**Challenge**
Write out exactly the lines from the line with "neck = gutter_edge + saucer_lean" through the line with "obj.data.transform(world)", both ends included, and no other line.

═════ Data extract ═════

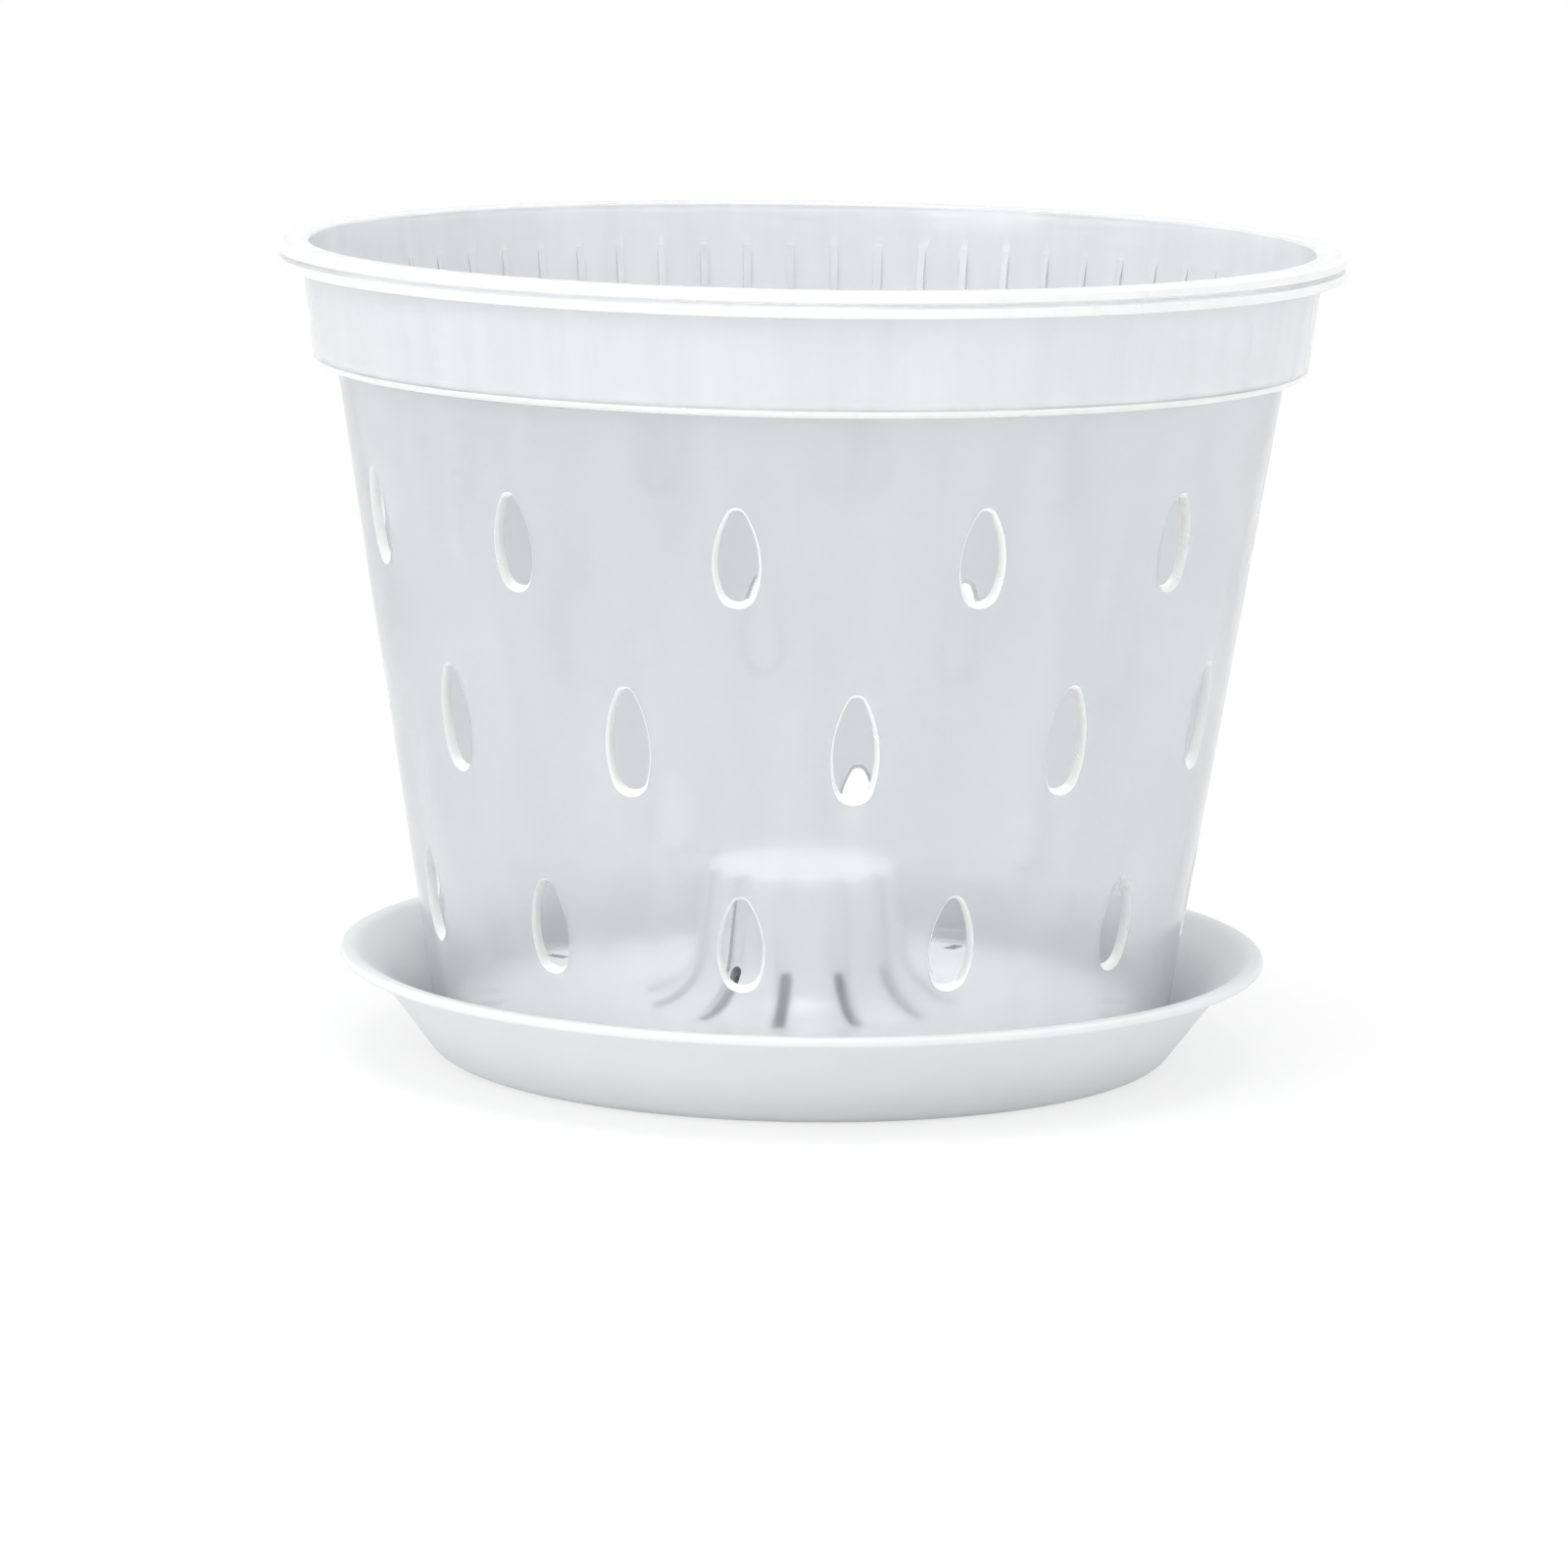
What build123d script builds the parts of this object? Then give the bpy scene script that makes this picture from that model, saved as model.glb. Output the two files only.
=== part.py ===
from build123d import *
import os
from math import atan2, cos, sin, tan

# Clear orchid pot with a slotted wall, standing in its white saucer. Sizes in millimetres.
# The axis of both pieces is Z, and the origin is on the surface under the saucer.
# Angles are turned from the front, which faces -Y, towards +X.

# Pot, outside sizes
pot_height = 114.0          # foot to rim
pot_wall = 1.3
rim_radius = 75.0
rim_thickness = 1.4
rim_lip_depth = 2.7         # the edge turns down into a lip
rim_lip_wall = 1.1
rim_edge_radius = 0.5
rim_overhang = 3.1          # rim to the top of the collar
collar_height = 17.2        # rim to the stacking ledge
collar_draft = 1.9          # the collar narrows downwards by this
collar_corner_radius = 1.2
ledge_width = 3.2           # collar to the top of the body
base_corner_radius = 3.0

# Ring that the pot stands on
foot_radius = 49.5
foot_height = 4.6
foot_wall = 1.6
foot_inset = 2.9            # to where the lines of body and base would meet
foot_chamfer = 0.4
foot_gap_count = 3
foot_gap_angle = 14.0
foot_gap_turn = 50.0

# Slots in the wall, clear size at the inner face
slots_per_row = 12
slot_turn = -8.5            # first slot of the upper and lower rows
slot_width = 5.8
slot_flare = 0.55           # the outer edge stands out by this all round
slot_tip_radius = 0.7
slot_foot_radius = 1.8
slot_waist_share = 0.4      # how far up the widest place is
upper_slot_drop = 19.0      # ledge to the middle of the slots
upper_slot_length = 14.2
middle_slot_rise = 46.5     # floor to the middle of the slots
middle_slot_length = 16.0
lower_slot_rise = 18.9
lower_slot_length = 14.4

# Stacking ribs inside the collar
rib_count = 66
rib_width = 0.9
rib_proud = 0.55
rib_height = 9.6

# Air cone in the middle of the floor
cone_height = 19.6
cone_top_radius = 13.4
cone_draft = 2.6            # the cone widens downwards by this
cone_edge_radius = 1.5
cone_flare_radius = 8.5
flute_count = 12
flute_width = 2.7
flute_depth = 0.7
air_slot_width = 1.8
air_slot_height = 6.4       # above the floor
air_slot_reach = 22.5       # out from the axis

# Drain slots through the floor
drain_count = 30
drain_turn = -6.5
drain_width = 1.8
drain_length = 3.4
drain_edge_gap = 1.4        # to the inside of the foot

# Saucer
saucer_height = 14.8
saucer_wall = 1.4
saucer_edge_radius = 0.5
saucer_land = 2.2           # flat at the edge of the rim
saucer_rim_bend = 3.0
saucer_rim_reach = 7.0      # neck to the edge of the rim
saucer_rim_rise = 3.4
saucer_neck_bend = 12.0
saucer_lean = 7.5           # the wall leans out by this, from the gutter to the neck
saucer_corner_radius = 2.2
platform_slope = 4.9        # gutter to the top of the raised middle
platform_edge_bend = 2.2
platform_foot_bend = 1.0

# Fits between the two, and the overrun of every cut
foot_fit = 0.9              # pot's foot to the saucer's wall
platform_fit = 1.0          # pot's foot to the raised middle
platform_gap = 0.6          # raised middle to the underside of the pot
overrun = 1.0

# Places worked out from the sizes
ledge_height = pot_height - collar_height
floor_top = foot_height + pot_wall
cone_top = floor_top + cone_height
collar_top_radius = rim_radius - rim_overhang
collar_foot_radius = collar_top_radius - collar_draft
body_top_radius = collar_foot_radius - ledge_width
body_foot_radius = foot_radius + foot_inset
foot_inner_radius = foot_radius - foot_wall
cone_foot_radius = cone_top_radius + cone_draft
seat_height = saucer_wall
body_taper = atan2(body_top_radius - body_foot_radius, ledge_height - foot_height)
collar_taper = atan2(collar_top_radius - collar_foot_radius, collar_height - rim_thickness)
flank_taper = atan2(cone_foot_radius - cone_top_radius, cone_height)


def body_radius(height):
    """Outside radius of the tapered body at a height above the foot."""
    return body_foot_radius + (height - foot_height) * tan(body_taper)


def collar_radius(height):
    """Outside radius of the collar at a height above the foot."""
    return collar_foot_radius + (height - ledge_height) * tan(collar_taper)


def ring_of(shape, count, first_angle):
    """Evenly spaced copies of a shape round the axis."""
    return [Rot(0, 0, first_angle + 360 / count * i) * shape for i in range(count)]


def outline_of(corners):
    """Closed face in radius and height, from corners of (radius, height, bend)."""
    points = [(radius, 0, height) for radius, height, _ in corners]
    return make_face(FilletPolyline(*points, radius=[bend for _, _, bend in corners], close=True))


def beside(corners, distance):
    """The same run of corners moved to its right by a distance, with bends to suit."""
    moved = []
    for i, (radius, height, bend) in enumerate(corners):
        before = corners[max(i - 1, 0)]
        after = corners[min(i + 1, len(corners) - 1)]
        arrive = atan2(height - before[1], radius - before[0]) if i > 0 else None
        leave = atan2(after[1] - height, after[0] - radius) if i < len(corners) - 1 else None
        arrive = leave if arrive is None else arrive
        leave = arrive if leave is None else leave
        middle, half = (arrive + leave) / 2, (leave - arrive) / 2
        reach = distance / cos(half)
        grown = bend + distance if half > 0 else bend - distance
        moved.append((radius + reach * sin(middle), height - reach * cos(middle), max(grown, 0)))
    return moved


def pot_shell():
    """Rim, collar, body, floor and air cone in one moulded wall, without openings."""
    rim_under = pot_height - rim_thickness
    lip_inner = rim_radius - rim_lip_wall
    lip_end = pot_height - rim_lip_depth
    inner_ledge = ledge_height + pot_wall
    body_across = pot_wall / cos(body_taper)
    collar_across = pot_wall / cos(collar_taper)
    groove_floor = [
        (0, cone_top, 0),
        (cone_top_radius - flute_depth, cone_top, cone_edge_radius),
        (cone_foot_radius - flute_depth, floor_top, cone_flare_radius),
        (body_foot_radius, floor_top, 0),
    ]
    return revolve(outline_of([
        *beside(groove_floor, pot_wall)[:-1],
        (body_foot_radius, foot_height, base_corner_radius),
        (body_top_radius, ledge_height, 0),
        (collar_foot_radius, ledge_height, collar_corner_radius),
        (collar_radius(rim_under), rim_under, 0),
        (lip_inner, rim_under, 0),
        (lip_inner, lip_end, 0),
        (rim_radius, lip_end, 0),
        (rim_radius, pot_height, rim_edge_radius),
        (collar_radius(pot_height) - collar_across, pot_height, rim_edge_radius),
        (collar_radius(inner_ledge) - collar_across, inner_ledge, 0),
        (body_radius(inner_ledge) - body_across, inner_ledge, 0),
        (body_radius(floor_top) - body_across, floor_top, base_corner_radius - pot_wall),
        (cone_foot_radius, floor_top, cone_flare_radius),
        (cone_top_radius, cone_top, cone_edge_radius),
        (0, cone_top, 0),
    ]), Axis.Z)


def foot_lengths():
    """Standing ring under the base, in lengths with a drain gap between each two."""
    root = foot_height + pot_wall / 2
    section = outline_of([
        (foot_inner_radius + foot_chamfer, 0, 0),
        (foot_radius - foot_chamfer, 0, 0),
        (foot_radius, foot_chamfer, 0),
        (foot_radius, root, 0),
        (foot_inner_radius, root, 0),
        (foot_inner_radius, foot_chamfer, 0),
    ])
    length = revolve(section, Axis.Z, 360 / foot_gap_count - foot_gap_angle)
    return ring_of(length, foot_gap_count, foot_gap_turn + foot_gap_angle / 2 - 90)


def stacking_ribs():
    """Thin upright ribs inside the collar, rooted in its wall and on the ledge."""
    low = ledge_height + pot_wall / 2
    high = ledge_height + pot_wall + rib_height
    root = pot_wall / 2
    face = pot_wall + rib_proud
    section = outline_of([
        (collar_radius(low) - root, low, 0),
        (collar_radius(high) - root, high, 0),
        (collar_radius(high) - pot_wall, high, 0),
        (collar_radius(high) - face, high - rib_proud, 0),
        (collar_radius(low) - face, low, 0),
    ])
    return ring_of(extrude(section, rib_width / 2, both=True), rib_count, 0)


def slot_end(half_width, reach, end_radius):
    """Side arc from the widest place to the small circle at one end: its middle and end."""
    rise = reach - end_radius
    side = (half_width**2 + rise**2 - end_radius**2) / (2 * (half_width - end_radius))
    turn = atan2(rise, side - half_width)
    bow = (half_width - side + side * cos(turn / 2), side * sin(turn / 2))
    touch = (half_width - side + side * cos(turn), side * sin(turn))
    return bow, touch


def slot_outline(plane, length, grow):
    """Teardrop on a plane, grown all round, with its narrow tip upwards."""
    half = slot_width / 2 + grow
    waist = length * (slot_waist_share - 1 / 2)
    top = length / 2 + grow - waist
    foot = length / 2 + grow + waist
    bow, touch = slot_end(half, top, slot_tip_radius + grow)
    low_bow, low_touch = slot_end(half, foot, slot_foot_radius + grow)
    right = [(half, 0), bow, touch, (0, top)]
    low_right = [(0, -foot), (low_touch[0], -low_touch[1]), (low_bow[0], -low_bow[1]), (half, 0)]
    left = [(-x, y) for x, y in reversed(right)]
    low_left = [(-x, y) for x, y in reversed(low_right)]
    arcs = [
        ThreePointArc(*[(x, y + waist) for x, y in arc])
        for arc in (
            right[:3],
            [touch, (0, top), left[1]],
            left[1:],
            low_left[:3],
            [low_left[2], (0, -foot), low_right[1]],
            low_right[1:],
        )
    ]
    return plane * make_face(Wire(arcs))


def slot_cutter(middle, length):
    """Flared cutter, square to the wall, for a slot at the front at this height."""
    out = Vector(0, -cos(body_taper), -sin(body_taper))
    face = Vector(0, -body_radius(middle), middle)
    slope = slot_flare / pot_wall
    sections = []
    for depth in (-pot_wall - overrun, overrun):
        plane = Plane(face + out * depth, x_dir=(1, 0, 0), z_dir=out)
        sections.append(slot_outline(plane, length, (pot_wall + depth) * slope))
    return loft(sections, ruled=True)


def wall_slots():
    """Three staggered rows of teardrop slots through the body."""
    half_pitch = 180 / slots_per_row
    lower = slot_cutter(floor_top + lower_slot_rise, lower_slot_length)
    middle = slot_cutter(floor_top + middle_slot_rise, middle_slot_length)
    upper = slot_cutter(ledge_height - upper_slot_drop, upper_slot_length)
    return [
        *ring_of(lower, slots_per_row, slot_turn),
        *ring_of(middle, slots_per_row, slot_turn + half_pitch),
        *ring_of(upper, slots_per_row, slot_turn),
    ]


def cone_flutes():
    """Shallow grooves down the flank of the air cone, which fade out on the floor."""
    above = cone_top + overrun
    clear = cone_foot_radius + cone_flare_radius + overrun
    section = outline_of([
        (cone_top_radius - flute_depth - overrun * tan(flank_taper), above, 0),
        (cone_foot_radius - flute_depth, floor_top, cone_flare_radius),
        (clear, floor_top, 0),
        (clear, above, 0),
    ])
    return ring_of(extrude(section, flute_width / 2, both=True), flute_count, slot_turn - 90)


def air_slots():
    """Narrow slots low in the grooves of the cone, out through its flare and the floor."""
    bend = air_slot_width / 2
    start = cone_top_radius - flute_depth - pot_wall - overrun
    top = floor_top + air_slot_height - bend
    shaft = top - foot_height + overrun
    plane = Plane((start, 0, top), x_dir=(0, 1, 0), z_dir=(1, 0, 0))
    face = plane * (Circle(bend) + Pos(0, -shaft / 2) * Rectangle(air_slot_width, shaft))
    return ring_of(extrude(face, air_slot_reach - start), flute_count, slot_turn - 90)


def drain_slots():
    """Short radial slots through the floor, just inside the foot."""
    middle = foot_inner_radius - drain_edge_gap - drain_length / 2
    plane = Plane((middle, 0, foot_height - overrun))
    cutter = extrude(plane * Rectangle(drain_length, drain_width), pot_wall + 2 * overrun)
    return ring_of(cutter, drain_count, drain_turn - 90)


def make_pot():
    """The pot in one piece, standing on its foot at height zero."""
    pot = pot_shell().fuse(*foot_lengths(), *stacking_ribs())
    return pot.cut(*cone_flutes(), *air_slots(), *drain_slots(), *wall_slots())


def make_saucer():
    """The saucer: raised middle, gutter for the pot's foot, leaning wall and flared rim."""
    platform_top = seat_height + foot_height - platform_gap
    platform_foot = foot_inner_radius - platform_fit
    gutter_edge = foot_radius + foot_fit + saucer_corner_radius / 2
    neck = gutter_edge + saucer_lean
    edge = neck + saucer_rim_reach
    top_side = [
        (0, platform_top, 0),
        (platform_foot - platform_slope, platform_top, platform_edge_bend),
        (platform_foot, seat_height, platform_foot_bend),
        (gutter_edge, seat_height, saucer_corner_radius),
        (neck, saucer_height - saucer_rim_rise, saucer_neck_bend),
        (edge - saucer_land, saucer_height, saucer_rim_bend),
        (edge, saucer_height, 0),
    ]
    return revolve(outline_of([
        *beside(top_side, saucer_wall)[:-1],
        (edge, saucer_height - saucer_wall, saucer_edge_radius),
        (edge, saucer_height, saucer_edge_radius),
        *reversed(top_side[:-1]),
    ]), Axis.Z)


os.makedirs("parts", exist_ok=True)
export_step(make_saucer(), "parts/saucer.step")
export_step(Pos(0, 0, seat_height) * make_pot(), "parts/pot.step")
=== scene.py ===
import bpy
from math import atan2, ceil, cos, dist, hypot, pi, radians, sin, tan
from mathutils import Matrix, Vector


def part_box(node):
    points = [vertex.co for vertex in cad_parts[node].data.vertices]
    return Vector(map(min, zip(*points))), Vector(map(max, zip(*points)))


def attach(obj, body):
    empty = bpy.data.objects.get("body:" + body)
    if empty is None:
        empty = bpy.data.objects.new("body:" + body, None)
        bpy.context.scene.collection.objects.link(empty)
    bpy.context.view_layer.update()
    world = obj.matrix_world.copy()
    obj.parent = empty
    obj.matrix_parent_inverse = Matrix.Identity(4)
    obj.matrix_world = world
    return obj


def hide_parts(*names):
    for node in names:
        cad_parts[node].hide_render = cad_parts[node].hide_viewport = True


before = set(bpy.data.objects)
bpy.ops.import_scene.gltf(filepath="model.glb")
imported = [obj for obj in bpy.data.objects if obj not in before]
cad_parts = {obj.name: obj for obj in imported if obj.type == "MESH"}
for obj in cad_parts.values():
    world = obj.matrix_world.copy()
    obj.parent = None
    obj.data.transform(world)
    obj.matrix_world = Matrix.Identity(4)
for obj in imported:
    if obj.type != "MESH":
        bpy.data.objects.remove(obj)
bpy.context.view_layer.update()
mm = 0.001  # sizes below are in millimetres, the scene is in metres
potLow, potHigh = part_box("pot")
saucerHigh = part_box("saucer")[1]
print("frame loaded: pot", [round(v, 4) for v in potHigh - potLow])


# helpers for the mesh work

samePoint = 0.001  # corners of a turned piece nearer than this are one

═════

**Full solution**
    neck = gutter_edge + saucer_lean
    edge = neck + saucer_rim_reach
    top_side = [
        (0, platform_top, 0),
        (platform_foot - platform_slope, platform_top, platform_edge_bend),
        (platform_foot, seat_height, platform_foot_bend),
        (gutter_edge, seat_height, saucer_corner_radius),
        (neck, saucer_height - saucer_rim_rise, saucer_neck_bend),
        (edge - saucer_land, saucer_height, saucer_rim_bend),
        (edge, saucer_height, 0),
    ]
    return revolve(outline_of([
        *beside(top_side, saucer_wall)[:-1],
        (edge, saucer_height - saucer_wall, saucer_edge_radius),
        (edge, saucer_height, saucer_edge_radius),
        *reversed(top_side[:-1]),
    ]), Axis.Z)


os.makedirs("parts", exist_ok=True)
export_step(make_saucer(), "parts/saucer.step")
export_step(Pos(0, 0, seat_height) * make_pot(), "parts/pot.step")
=== scene.py ===
import bpy
from math import atan2, ceil, cos, dist, hypot, pi, radians, sin, tan
from mathutils import Matrix, Vector


def part_box(node):
    points = [vertex.co for vertex in cad_parts[node].data.vertices]
    return Vector(map(min, zip(*points))), Vector(map(max, zip(*points)))


def attach(obj, body):
    empty = bpy.data.objects.get("body:" + body)
    if empty is None:
        empty = bpy.data.objects.new("body:" + body, None)
        bpy.context.scene.collection.objects.link(empty)
    bpy.context.view_layer.update()
    world = obj.matrix_world.copy()
    obj.parent = empty
    obj.matrix_parent_inverse = Matrix.Identity(4)
    obj.matrix_world = world
    return obj


def hide_parts(*names):
    for node in names:
        cad_parts[node].hide_render = cad_parts[node].hide_viewport = True


before = set(bpy.data.objects)
bpy.ops.import_scene.gltf(filepath="model.glb")
imported = [obj for obj in bpy.data.objects if obj not in before]
cad_parts = {obj.name: obj for obj in imported if obj.type == "MESH"}
for obj in cad_parts.values():
    world = obj.matrix_world.copy()
    obj.parent = None
    obj.data.transform(world)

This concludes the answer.